━━ RECORDS TO PROCESS ━━

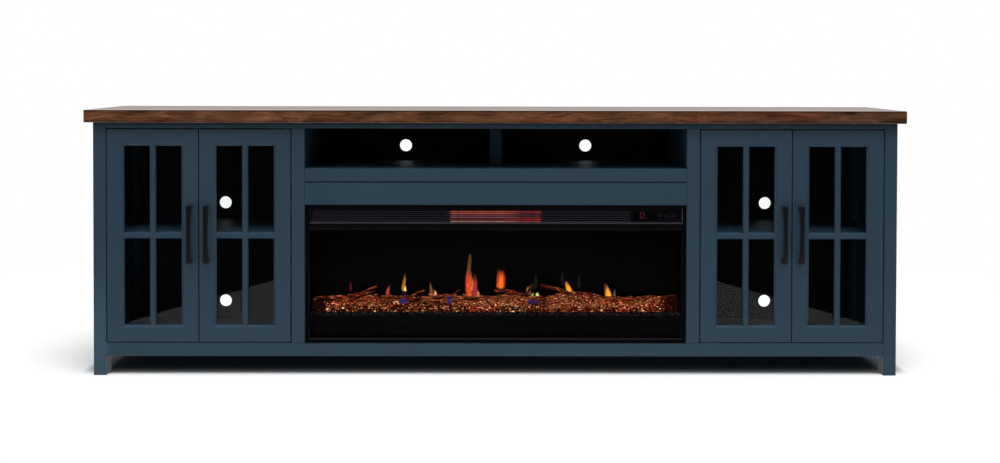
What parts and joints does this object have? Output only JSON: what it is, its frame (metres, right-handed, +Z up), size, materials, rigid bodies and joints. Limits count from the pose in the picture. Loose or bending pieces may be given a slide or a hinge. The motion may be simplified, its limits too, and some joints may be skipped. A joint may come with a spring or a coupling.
{
  "type": "fireplace tv stand",
  "caption": "Long painted TV stand with a planked wood top, glazed doors at each side, an open media bay and an electric fireplace in the centre.",
  "frame": {"origin": "on the floor, under the middle of the whole object's box", "axes": "+X runs along the cabinet to its right as seen from the front, +Y to the back, +Z up; the doors and fire face -Y"},
  "size_m": [2.464, 0.416, 0.8],
  "materials": {
    "stained_wood": "stained planks, satin varnish",
    "blue_paint": "satin blue paint on board",
    "back_board": "matt dark back board",
    "door_glass": "clear tempered pane",
    "black_handle": "black powder coat",
    "pivot_steel": "plain steel",
    "black_front_metal": "black satin",
    "viewing_glass": "lightly smoked glass",
    "housing_steel": "matt black sheet steel",
    "black_plastic": "gloss black",
    "quartz": "glowing quartz tubes in a steel reflector",
    "wheel_aluminium": "bright sheet",
    "embers": "moulded embers lit from below",
    "branch_resin": "moulded charred branches",
    "flame_screen": "dark projection sheet"
  },
  "bodies": {
    "cabinet": {"top_panel": "stained_wood", "leg_front_left": "blue_paint", "leg_front_right": "blue_paint", "leg_back_left": "blue_paint", "leg_back_right": "blue_paint", "top_rail": "blue_paint", "bottom_rail": "blue_paint", "centre_stile_left": "blue_paint", "centre_stile_right": "blue_paint", "side_panel_left": "blue_paint", "side_panel_right": "blue_paint", "partition_left": "blue_paint", "partition_right": "blue_paint", "cabinet_floor": "blue_paint", "media_shelf": "blue_paint", "media_divider": "blue_paint", "fascia_board": "blue_paint", "adjustable_shelf_left": "blue_paint", "adjustable_shelf_right": "blue_paint", "back_panel_left": "back_board", "back_panel_media": "back_board", "back_panel_right": "back_board", "front_bezel": "black_front_metal", "vent_grille": "black_front_metal", "viewing_glass": "viewing_glass", "firebox_housing": "housing_steel", "control_panel": "black_plastic", "quartz_heater": "quartz", "ember_bed": "embers", "branches": "branch_resin", "flame_screen": "flame_screen"},
    "door_1": {"door_frame_1": "blue_paint", "door_grille_1": "blue_paint", "door_glass_1": "door_glass", "door_handle_1": "black_handle", "upper_pivot_1": "pivot_steel", "lower_pivot_1": "pivot_steel"},
    "door_2": {"door_frame_2": "blue_paint", "door_grille_2": "blue_paint", "door_glass_2": "door_glass", "door_handle_2": "black_handle", "upper_pivot_2": "pivot_steel", "lower_pivot_2": "pivot_steel"},
    "door_3": {"door_frame_3": "blue_paint", "door_grille_3": "blue_paint", "door_glass_3": "door_glass", "door_handle_3": "black_handle", "upper_pivot_3": "pivot_steel", "lower_pivot_3": "pivot_steel"},
    "door_4": {"door_frame_4": "blue_paint", "door_grille_4": "blue_paint", "door_glass_4": "door_glass", "door_handle_4": "black_handle", "upper_pivot_4": "pivot_steel", "lower_pivot_4": "pivot_steel"},
    "key_1": {"panel_key_1": "black_plastic"},
    "key_2": {"panel_key_2": "black_plastic"},
    "key_3": {"panel_key_3": "black_plastic"},
    "blower": {"blower_wheel": "wheel_aluminium"},
    "rotor": {"flame_rotor": "wheel_aluminium"}
  },
  "joints": [
    {"name": "door_1_hinge", "type": "hinge", "parent": "cabinet", "child": "door_1", "pos_m": [-1.1555, -0.174, 0.4215], "axis": [0, 0, -1], "range_deg": [0, 105]},
    {"name": "door_2_hinge", "type": "hinge", "parent": "cabinet", "child": "door_2", "pos_m": [-0.6315, -0.174, 0.4215], "axis": [0, 0, 1], "range_deg": [0, 105]},
    {"name": "door_3_hinge", "type": "hinge", "parent": "cabinet", "child": "door_3", "pos_m": [0.6315, -0.174, 0.4215], "axis": [0, 0, -1], "range_deg": [0, 105]},
    {"name": "door_4_hinge", "type": "hinge", "parent": "cabinet", "child": "door_4", "pos_m": [1.1555, -0.174, 0.4215], "axis": [0, 0, 1], "range_deg": [0, 105]},
    {"name": "key_1_press", "type": "slide", "parent": "cabinet", "child": "key_1", "axis": [0, 1, 0], "range_m": [0, 0.001], "stiffness_N_per_m": 300},
    {"name": "key_2_press", "type": "slide", "parent": "cabinet", "child": "key_2", "axis": [0, 1, 0], "range_m": [0, 0.001], "stiffness_N_per_m": 300},
    {"name": "key_3_press", "type": "slide", "parent": "cabinet", "child": "key_3", "axis": [0, 1, 0], "range_m": [0, 0.001], "stiffness_N_per_m": 300},
    {"name": "blower_spin", "type": "hinge", "parent": "cabinet", "child": "blower", "pos_m": [0, -0.079, 0.476], "axis": [1, 0, 0], "continuous": true},
    {"name": "rotor_spin", "type": "hinge", "parent": "cabinet", "child": "rotor", "pos_m": [0, -0.054, 0.198], "axis": [1, 0, 0], "continuous": true}
  ]
}
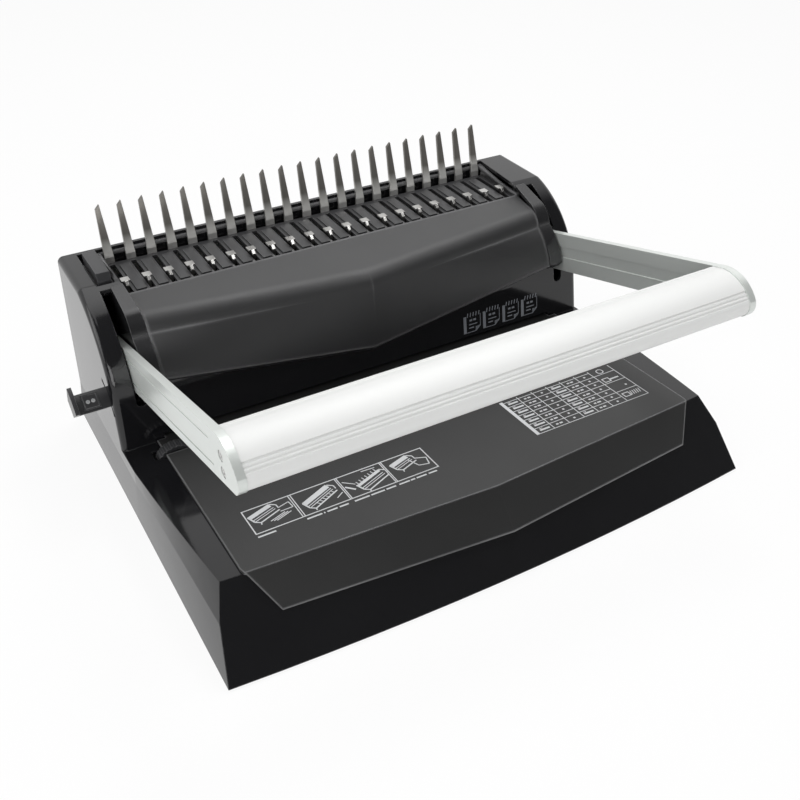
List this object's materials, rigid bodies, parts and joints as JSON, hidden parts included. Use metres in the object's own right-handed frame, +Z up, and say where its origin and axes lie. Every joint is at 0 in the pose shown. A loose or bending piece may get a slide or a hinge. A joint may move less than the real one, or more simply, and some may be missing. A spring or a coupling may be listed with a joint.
{
  "type": "comb binding machine",
  "caption": "Desk comb binding machine: a pull-down handle drives a row of punches and opens plastic combs on steel fingers above a ribbed well.",
  "frame": {"origin": "centre of the whole machine's bounding box, on the surface that its feet stand on", "axes": "+X across the machine to its right as the user faces it, +Y from the front to the back, +Z up"},
  "size_m": [0.3792, 0.2862, 0.154],
  "materials": {
    "gloss_black": "glossy black moulded plastic",
    "matte_grey": "fine-grained dark grey plastic",
    "well_black": "satin black plastic",
    "base_metal": "black painted sheet steel",
    "rubber_black": "soft black rubber",
    "steel": "plain stamped and ground steel",
    "zinc": "bright zinc plated screws",
    "hard_steel": "hardened ground steel",
    "spring_steel": "bright spring wire",
    "bronze": "sintered bronze",
    "alu_grip": "satin silver anodised",
    "alu_arm": "satin silver anodised, brushed along its length",
    "lever_black": "satin black plastic",
    "tray_black": "satin black plastic"
  },
  "bodies": {
    "frame": {"main_housing": "gloss_black", "bottom_plate": "base_metal", "rubber_feet": "rubber_black", "base_screws": "zinc", "frame_screws": "zinc", "table_plate": "matte_grey", "hood": "matte_grey", "hood_end_cap_right": "gloss_black", "hood_end_cap_left": "gloss_black", "slot_grille": "well_black", "finger_plate": "steel", "finger_rail": "steel", "finger_screws": "zinc", "shaft_bushings": "bronze", "die_plate": "hard_steel", "punch_guide_plate": "steel", "return_springs": "spring_steel", "tie_rods": "steel", "side_plate_right": "steel", "side_plate_left": "steel", "plate_screws": "zinc", "lever_bracket": "steel"},
    "handle_crank": {"handle_arm_right": "alu_arm", "handle_arm_left": "alu_arm", "handle_grip": "alu_grip", "grip_screws": "zinc", "main_shaft": "steel", "hub_screws": "zinc", "sector_gear": "steel", "punch_cams": "hard_steel"},
    "hook_carriage": {"hook_plate": "steel", "hook_rack": "steel"},
    "punch_carriage": {"punch_beam": "steel", "punch_pins": "hard_steel"},
    "depth_control": {"depth_lever": "lever_black"},
    "paper_stop": {"back_stop": "steel"},
    "thumb_wheel": {"edge_wheel": "lever_black"},
    "side_guide": {"edge_guide": "lever_black"},
    "size_control": {"comb_size_slider": "well_black"},
    "chip_drawer": {"chip_tray": "tray_black"}
  },
  "joints": [
    {"name": "handle_hinge", "type": "hinge", "parent": "frame", "child": "handle_crank", "pos_m": [0.0094, 0.07927, 0.0783], "axis": [1, 0, 0], "range_deg": [-65, 12]},
    {"name": "hook_slide", "type": "slide", "parent": "frame", "child": "hook_carriage", "axis": [0, -1, 0], "range_m": [-0.0296, 0.0055]},
    {"name": "punch_slide", "type": "slide", "parent": "frame", "child": "punch_carriage", "axis": [0, 0, -1], "range_m": [-0.0072, 0.0014], "deforming": ["return_springs"]},
    {"name": "depth_hinge", "type": "hinge", "parent": "frame", "child": "depth_control", "pos_m": [-0.1536, 0.07027, 0.0485], "axis": [1, 0, 0], "range_deg": [-12, 12]},
    {"name": "stop_slide", "type": "slide", "parent": "frame", "child": "paper_stop", "axis": [0, 1, 0], "range_m": [-0.00146, 0.00146]},
    {"name": "wheel_hinge", "type": "hinge", "parent": "frame", "child": "thumb_wheel", "pos_m": [-0.139, 0.02277, 0.0305], "axis": [0, 1, 0], "range_deg": [-25, 25]},
    {"name": "guide_slide", "type": "slide", "parent": "frame", "child": "side_guide", "axis": [1, 0, 0], "range_m": [-0.0026, 0.0026]},
    {"name": "size_slide", "type": "slide", "parent": "frame", "child": "size_control", "axis": [0, 1, 0], "range_m": [0, 0.008]},
    {"name": "tray_slide", "type": "slide", "parent": "frame", "child": "chip_drawer", "axis": [0, 1, 0], "range_m": [0, 0.09]}
  ],
  "couplings": [
    {"joint": "hook_slide", "follows": "handle_hinge", "m_per_rad": 0.026},
    {"joint": "punch_slide", "follows": "handle_hinge", "m_per_rad": 0.0063},
    {"joint": "depth_hinge", "follows": "stop_slide", "rad_per_m": -142.86},
    {"joint": "wheel_hinge", "follows": "guide_slide", "rad_per_m": -166.67}
  ]
}
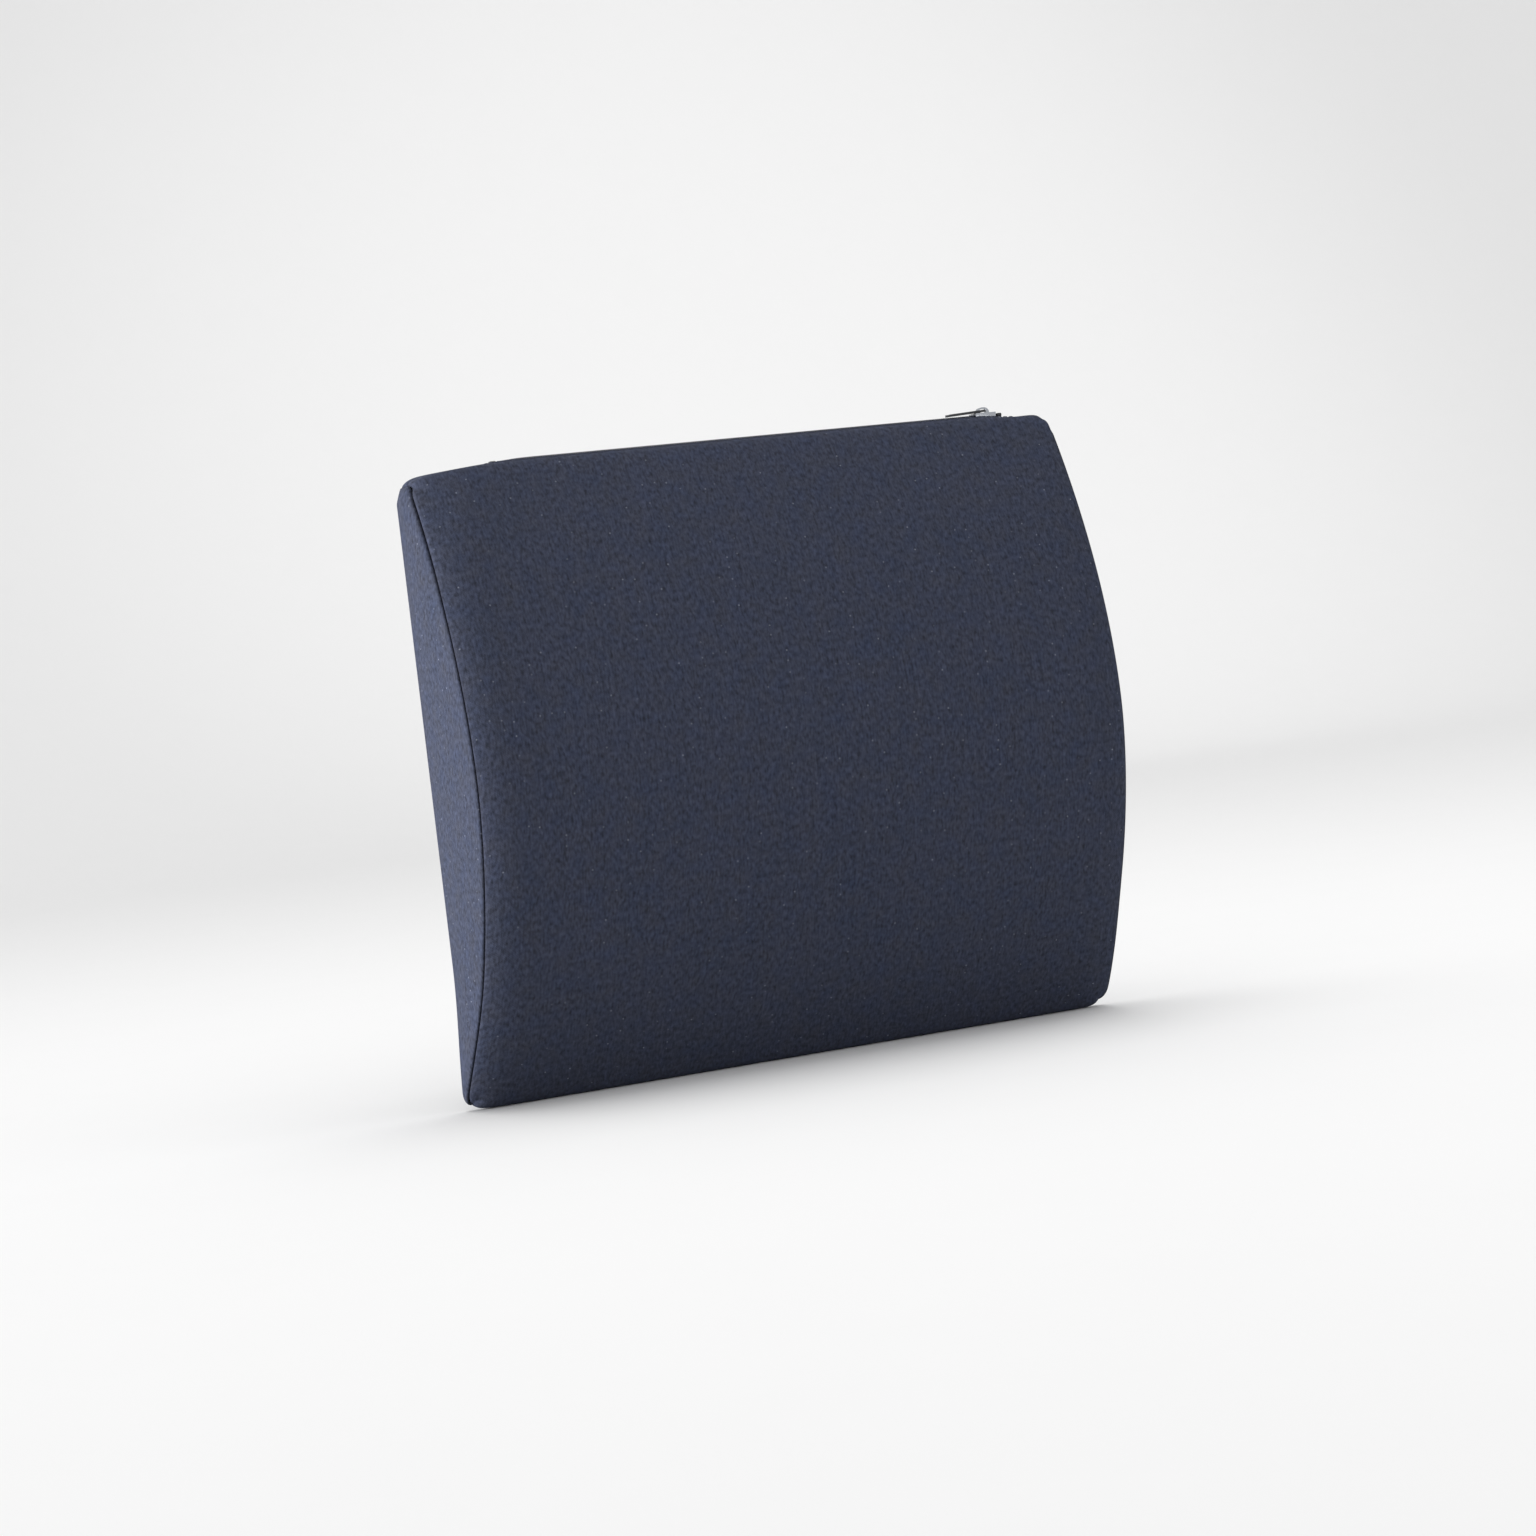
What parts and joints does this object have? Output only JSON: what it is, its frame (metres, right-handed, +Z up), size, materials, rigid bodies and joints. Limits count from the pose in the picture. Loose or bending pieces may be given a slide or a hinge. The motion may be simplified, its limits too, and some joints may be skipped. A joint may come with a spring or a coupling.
{
  "type": "lumbar support cushion",
  "caption": "D-section lumbar cushion: curved foam front, flat back, sewn fabric cover with a zip along its top edge.",
  "frame": {"origin": "centre of the flat back face, where the chair's backrest touches it", "axes": "+X along the width towards the end where the zip closes, +Y out of the back face towards the chair, +Z up; the curved front faces -Y"},
  "size_m": [0.368, 0.0756, 0.334],
  "materials": {
    "cover_fabric": "matte",
    "foam": "matte",
    "zip_tape": "matte",
    "zip_coil": "satin",
    "zip_metal": "polished"
  },
  "bodies": {
    "cushion": {"foam_core": "foam", "cover_front": "cover_fabric", "cover_back": "cover_fabric", "cover_side_left": "cover_fabric", "cover_side_right": "cover_fabric", "zip_tape_front": "zip_tape", "zip_tape_back": "zip_tape", "zip_coil_front": "zip_coil", "zip_coil_back": "zip_coil", "zip_top_stop_front": "zip_metal", "zip_top_stop_back": "zip_metal", "zip_bottom_stop": "zip_metal"},
    "slider": {"zip_slider": "zip_metal"},
    "pull": {"zip_pull": "zip_metal"}
  },
  "joints": [
    {"name": "zip_slide", "type": "slide", "parent": "cushion", "child": "slider", "axis": [1, 0, 0], "range_m": [-0.278, 0]},
    {"name": "pull_hinge", "type": "hinge", "parent": "slider", "child": "pull", "pos_m": [0.1531, -0.01, 0.1669], "axis": [0, 1, 0], "range_deg": [0, 180]}
  ]
}
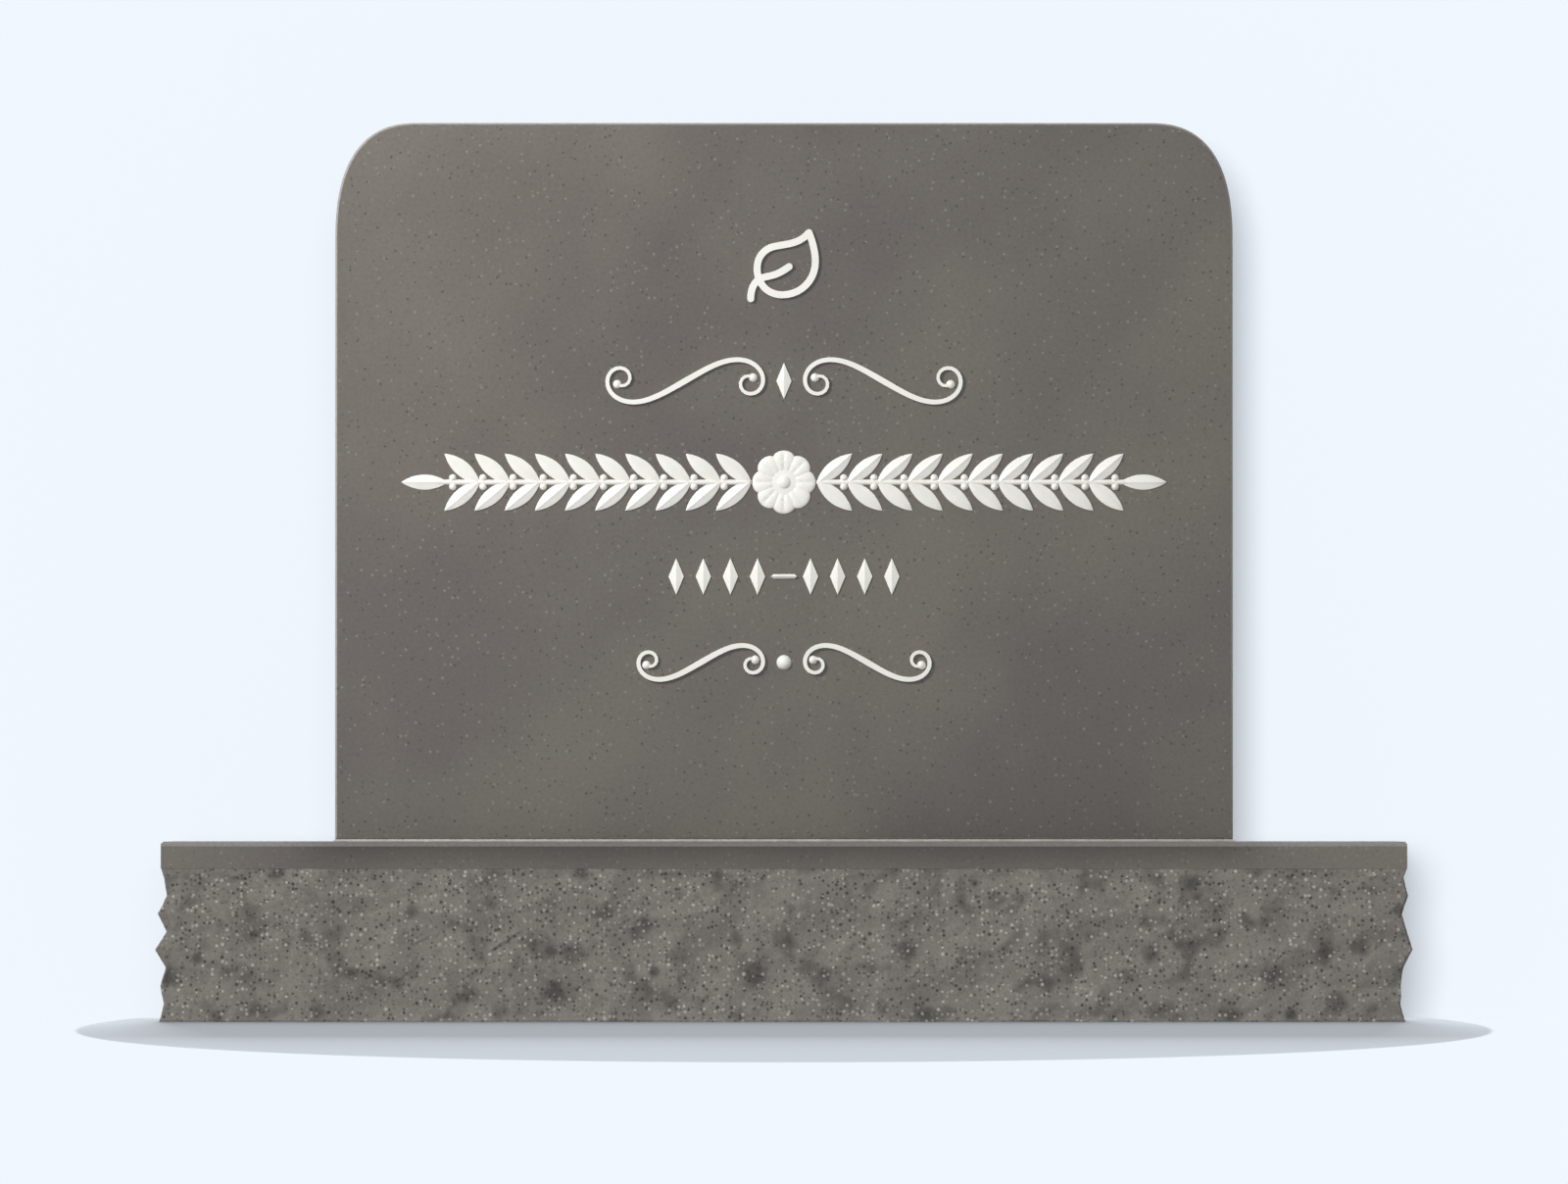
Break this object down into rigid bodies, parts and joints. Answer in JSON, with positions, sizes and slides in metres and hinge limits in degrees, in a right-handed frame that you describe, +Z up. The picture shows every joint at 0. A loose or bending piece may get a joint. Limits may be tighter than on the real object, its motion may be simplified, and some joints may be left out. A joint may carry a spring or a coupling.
{
  "type": "rounded top headstone on a rock pitched base",
  "caption": "Upright granite headstone: a slab tablet with rounded shoulders on a wider base with rock-pitched faces, and white raised leaf, scroll and garland ornaments.",
  "frame": {"origin": "middle of the base's foot, on the ground", "axes": "+X along the width, to the right as one faces the stone; the ornamented front faces -Y; +Z up"},
  "size_m": [1.064, 0.365, 0.7624],
  "materials": {
    "polished_granite": "polished",
    "pitched_granite": "rock-pitched faces under a polished top and margin",
    "setting_compound": "matte",
    "white_enamel": "white enamel on cast metal"
  },
  "bodies": {
    "root": {"base": "pitched_granite", "setting_bed": "setting_compound", "tablet": "polished_granite", "leaf_emblem": "white_enamel", "upper_scroll_left": "white_enamel", "upper_scroll_right": "white_enamel", "upper_lozenge": "white_enamel", "garland_left": "white_enamel", "garland_right": "white_enamel", "rosette": "white_enamel", "lozenges_left": "white_enamel", "lozenges_right": "white_enamel", "middle_bar": "white_enamel", "lower_scroll_left": "white_enamel", "lower_scroll_right": "white_enamel", "lower_bead": "white_enamel"}
  },
  "joints": []
}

━━━

**REQUIRED TASK**
Which lines hold the word "down"? Copy all of them.

**RESPONSE TO THE TASK**
  "caption": "Desk comb binding machine: a pull-down handle drives a row of punches and opens plastic combs on steel fingers above a ribbed well.",
Break this object down into rigid bodies, parts and joints. Answer in JSON, with positions, sizes and slides in metres and hinge limits in degrees, in a right-handed frame that you describe, +Z up. The picture shows every joint at 0. A loose or bending piece may get a joint. Limits may be tighter than on the real object, its motion may be simplified, and some joints may be left out. A joint may carry a spring or a coupling.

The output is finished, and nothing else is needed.